Short problem - Pick every line from the data that holds the word "metres".

Exercise material -
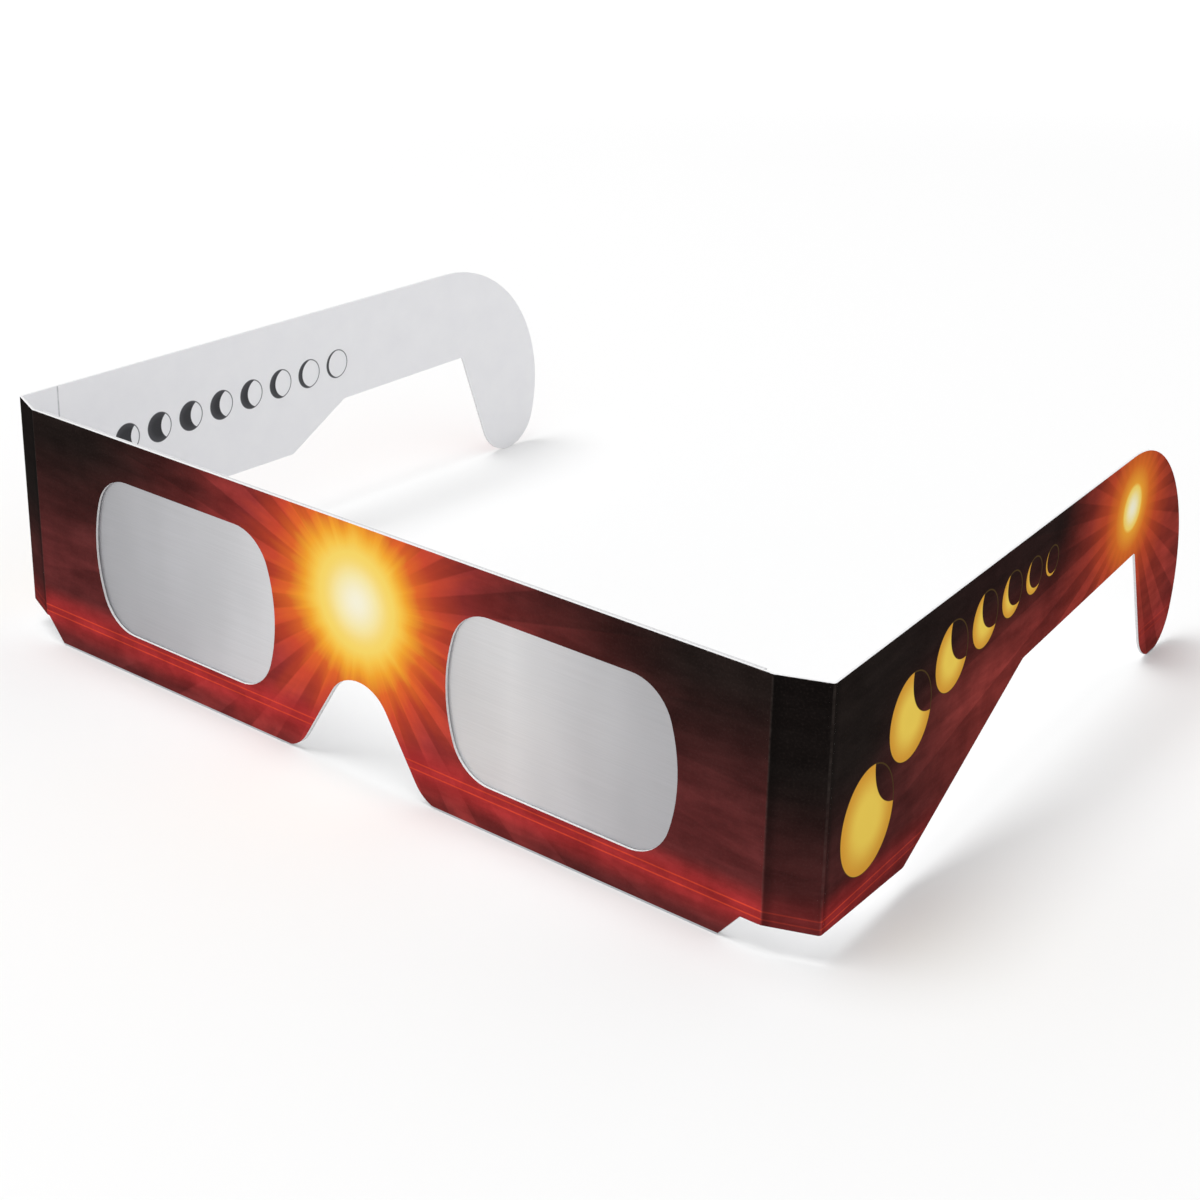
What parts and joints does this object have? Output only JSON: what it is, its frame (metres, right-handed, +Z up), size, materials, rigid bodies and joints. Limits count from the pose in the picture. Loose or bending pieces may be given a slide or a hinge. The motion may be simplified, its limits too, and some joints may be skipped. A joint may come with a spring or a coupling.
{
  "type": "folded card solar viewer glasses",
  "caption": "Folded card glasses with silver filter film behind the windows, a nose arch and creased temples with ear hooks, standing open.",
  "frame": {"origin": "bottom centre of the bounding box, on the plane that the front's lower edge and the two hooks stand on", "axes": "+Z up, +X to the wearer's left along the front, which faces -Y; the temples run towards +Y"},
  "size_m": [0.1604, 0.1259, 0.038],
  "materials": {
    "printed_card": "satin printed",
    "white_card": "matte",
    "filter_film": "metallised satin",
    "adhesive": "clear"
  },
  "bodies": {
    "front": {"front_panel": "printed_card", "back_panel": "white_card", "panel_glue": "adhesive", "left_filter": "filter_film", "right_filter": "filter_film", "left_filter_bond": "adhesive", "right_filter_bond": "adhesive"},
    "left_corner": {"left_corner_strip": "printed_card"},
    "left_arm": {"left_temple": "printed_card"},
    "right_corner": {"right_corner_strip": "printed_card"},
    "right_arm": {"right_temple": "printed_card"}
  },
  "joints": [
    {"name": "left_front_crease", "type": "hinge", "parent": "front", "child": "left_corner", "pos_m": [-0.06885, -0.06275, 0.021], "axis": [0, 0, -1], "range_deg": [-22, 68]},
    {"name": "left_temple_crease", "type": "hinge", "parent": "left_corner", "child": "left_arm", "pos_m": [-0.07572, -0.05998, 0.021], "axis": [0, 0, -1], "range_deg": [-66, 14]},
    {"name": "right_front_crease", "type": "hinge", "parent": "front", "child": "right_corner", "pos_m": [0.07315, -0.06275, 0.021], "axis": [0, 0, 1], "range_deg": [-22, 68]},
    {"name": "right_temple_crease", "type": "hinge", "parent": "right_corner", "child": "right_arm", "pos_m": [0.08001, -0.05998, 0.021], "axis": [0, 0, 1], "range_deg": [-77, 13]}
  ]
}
---
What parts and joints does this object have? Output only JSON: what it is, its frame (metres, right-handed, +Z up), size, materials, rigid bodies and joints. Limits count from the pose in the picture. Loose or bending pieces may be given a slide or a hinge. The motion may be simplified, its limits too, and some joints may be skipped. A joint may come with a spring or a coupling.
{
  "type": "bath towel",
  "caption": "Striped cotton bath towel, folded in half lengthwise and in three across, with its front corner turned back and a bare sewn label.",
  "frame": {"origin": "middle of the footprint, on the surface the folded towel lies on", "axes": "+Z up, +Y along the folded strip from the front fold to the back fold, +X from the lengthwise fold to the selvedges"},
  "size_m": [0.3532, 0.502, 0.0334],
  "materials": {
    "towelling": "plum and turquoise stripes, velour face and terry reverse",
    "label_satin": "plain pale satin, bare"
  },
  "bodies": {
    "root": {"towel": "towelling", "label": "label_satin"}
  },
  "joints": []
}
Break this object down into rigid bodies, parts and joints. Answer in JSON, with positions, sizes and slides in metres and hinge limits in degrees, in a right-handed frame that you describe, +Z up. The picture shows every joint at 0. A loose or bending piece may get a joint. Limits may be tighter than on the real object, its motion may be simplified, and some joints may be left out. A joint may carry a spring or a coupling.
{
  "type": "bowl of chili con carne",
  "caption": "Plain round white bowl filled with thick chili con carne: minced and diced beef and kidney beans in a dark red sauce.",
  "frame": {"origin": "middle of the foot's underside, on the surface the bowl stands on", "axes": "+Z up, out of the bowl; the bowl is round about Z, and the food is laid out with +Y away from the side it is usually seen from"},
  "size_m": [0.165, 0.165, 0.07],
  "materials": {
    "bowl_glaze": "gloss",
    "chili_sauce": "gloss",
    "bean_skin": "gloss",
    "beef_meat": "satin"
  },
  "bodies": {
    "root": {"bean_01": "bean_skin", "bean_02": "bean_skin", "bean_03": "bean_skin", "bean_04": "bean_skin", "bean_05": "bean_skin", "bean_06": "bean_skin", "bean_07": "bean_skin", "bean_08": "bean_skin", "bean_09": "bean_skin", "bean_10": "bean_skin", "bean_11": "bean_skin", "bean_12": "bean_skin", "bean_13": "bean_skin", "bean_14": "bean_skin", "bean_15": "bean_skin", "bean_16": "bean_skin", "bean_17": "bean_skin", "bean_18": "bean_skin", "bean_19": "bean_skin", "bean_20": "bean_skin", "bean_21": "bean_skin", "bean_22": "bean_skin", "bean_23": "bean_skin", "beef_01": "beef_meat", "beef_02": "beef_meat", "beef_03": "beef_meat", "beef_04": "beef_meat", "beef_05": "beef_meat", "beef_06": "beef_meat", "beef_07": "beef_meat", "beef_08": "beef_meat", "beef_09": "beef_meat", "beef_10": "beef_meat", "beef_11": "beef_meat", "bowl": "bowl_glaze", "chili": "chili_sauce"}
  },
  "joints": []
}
* * *
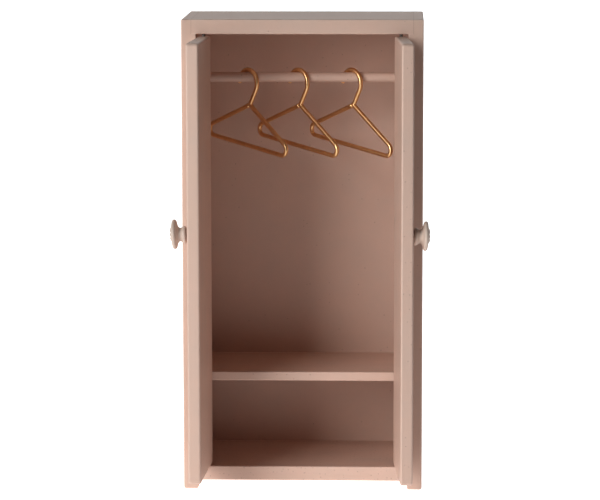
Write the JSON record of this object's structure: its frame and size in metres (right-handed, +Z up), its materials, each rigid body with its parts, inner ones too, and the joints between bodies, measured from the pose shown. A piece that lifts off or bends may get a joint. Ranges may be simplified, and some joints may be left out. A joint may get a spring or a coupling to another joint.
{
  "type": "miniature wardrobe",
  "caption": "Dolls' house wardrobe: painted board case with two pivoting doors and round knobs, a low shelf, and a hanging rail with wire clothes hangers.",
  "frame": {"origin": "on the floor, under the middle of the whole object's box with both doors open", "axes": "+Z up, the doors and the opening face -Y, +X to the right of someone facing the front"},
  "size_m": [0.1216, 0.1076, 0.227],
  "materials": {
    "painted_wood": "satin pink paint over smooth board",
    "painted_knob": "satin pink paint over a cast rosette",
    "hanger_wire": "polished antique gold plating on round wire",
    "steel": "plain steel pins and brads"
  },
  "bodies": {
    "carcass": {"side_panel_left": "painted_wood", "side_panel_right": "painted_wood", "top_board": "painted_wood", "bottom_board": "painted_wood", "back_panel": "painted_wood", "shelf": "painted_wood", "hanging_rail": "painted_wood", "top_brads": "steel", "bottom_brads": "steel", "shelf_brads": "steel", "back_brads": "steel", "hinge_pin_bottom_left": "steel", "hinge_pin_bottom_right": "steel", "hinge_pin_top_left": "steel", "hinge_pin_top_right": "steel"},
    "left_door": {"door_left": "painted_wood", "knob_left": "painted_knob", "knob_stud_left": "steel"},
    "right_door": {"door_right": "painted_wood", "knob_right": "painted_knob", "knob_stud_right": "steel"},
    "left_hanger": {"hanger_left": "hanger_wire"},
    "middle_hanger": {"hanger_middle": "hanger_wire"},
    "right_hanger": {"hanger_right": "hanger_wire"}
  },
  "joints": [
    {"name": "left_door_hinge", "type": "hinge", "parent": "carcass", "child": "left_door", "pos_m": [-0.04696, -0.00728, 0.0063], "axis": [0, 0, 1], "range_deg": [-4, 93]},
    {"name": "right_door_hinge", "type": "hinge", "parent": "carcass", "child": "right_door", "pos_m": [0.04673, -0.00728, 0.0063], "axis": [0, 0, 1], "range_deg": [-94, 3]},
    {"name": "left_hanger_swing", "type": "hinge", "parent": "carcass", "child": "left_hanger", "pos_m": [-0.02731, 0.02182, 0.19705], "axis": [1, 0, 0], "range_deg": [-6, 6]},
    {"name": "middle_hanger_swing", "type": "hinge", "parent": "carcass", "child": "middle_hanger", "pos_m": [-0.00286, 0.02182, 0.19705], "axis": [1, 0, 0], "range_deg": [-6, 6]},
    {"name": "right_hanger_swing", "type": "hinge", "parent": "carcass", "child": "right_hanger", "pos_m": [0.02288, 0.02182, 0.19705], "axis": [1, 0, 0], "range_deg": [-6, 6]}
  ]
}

Exercise output -
What parts and joints does this object have? Output only JSON: what it is, its frame (metres, right-handed, +Z up), size, materials, rigid bodies and joints. Limits count from the pose in the picture. Loose or bending pieces may be given a slide or a hinge. The motion may be simplified, its limits too, and some joints may be skipped. A joint may come with a spring or a coupling.
What parts and joints does this object have? Output only JSON: what it is, its frame (metres, right-handed, +Z up), size, materials, rigid bodies and joints. Limits count from the pose in the picture. Loose or bending pieces may be given a slide or a hinge. The motion may be simplified, its limits too, and some joints may be skipped. A joint may come with a spring or a coupling.
Break this object down into rigid bodies, parts and joints. Answer in JSON, with positions, sizes and slides in metres and hinge limits in degrees, in a right-handed frame that you describe, +Z up. The picture shows every joint at 0. A loose or bending piece may get a joint. Limits may be tighter than on the real object, its motion may be simplified, and some joints may be left out. A joint may carry a spring or a coupling.
Write the JSON record of this object's structure: its frame and size in metres (right-handed, +Z up), its materials, each rigid body with its parts, inner ones too, and the joints between bodies, measured from the pose shown. A piece that lifts off or bends may get a joint. Ranges may be simplified, and some joints may be left out. A joint may get a spring or a coupling to another joint.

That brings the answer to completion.